**GOAL:**
Count every line that has "FreeCAD" in it and give the total, nothing more.
* Begin *
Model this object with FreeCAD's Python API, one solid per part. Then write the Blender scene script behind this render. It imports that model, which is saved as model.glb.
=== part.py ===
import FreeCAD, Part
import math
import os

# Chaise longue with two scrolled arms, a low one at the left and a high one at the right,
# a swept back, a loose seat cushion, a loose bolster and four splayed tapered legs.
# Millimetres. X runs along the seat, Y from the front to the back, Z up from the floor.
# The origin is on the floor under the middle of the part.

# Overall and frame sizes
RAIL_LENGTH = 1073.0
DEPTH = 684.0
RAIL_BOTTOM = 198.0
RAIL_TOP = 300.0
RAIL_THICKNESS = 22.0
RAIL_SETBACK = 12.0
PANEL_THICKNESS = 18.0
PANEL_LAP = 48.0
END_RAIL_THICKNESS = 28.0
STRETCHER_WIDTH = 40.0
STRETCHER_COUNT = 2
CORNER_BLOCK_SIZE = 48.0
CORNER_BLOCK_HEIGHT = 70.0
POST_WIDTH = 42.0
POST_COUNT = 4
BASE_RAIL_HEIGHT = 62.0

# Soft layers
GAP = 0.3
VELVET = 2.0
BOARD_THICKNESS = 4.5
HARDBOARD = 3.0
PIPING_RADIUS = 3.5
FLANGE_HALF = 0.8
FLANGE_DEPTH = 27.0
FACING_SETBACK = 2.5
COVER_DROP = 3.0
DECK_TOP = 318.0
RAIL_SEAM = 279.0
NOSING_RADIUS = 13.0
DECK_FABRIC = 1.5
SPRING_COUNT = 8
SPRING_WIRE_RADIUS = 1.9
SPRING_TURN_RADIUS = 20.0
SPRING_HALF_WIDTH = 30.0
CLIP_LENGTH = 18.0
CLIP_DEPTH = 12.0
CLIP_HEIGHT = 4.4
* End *
**OUTPUT OF THE TASK:**
2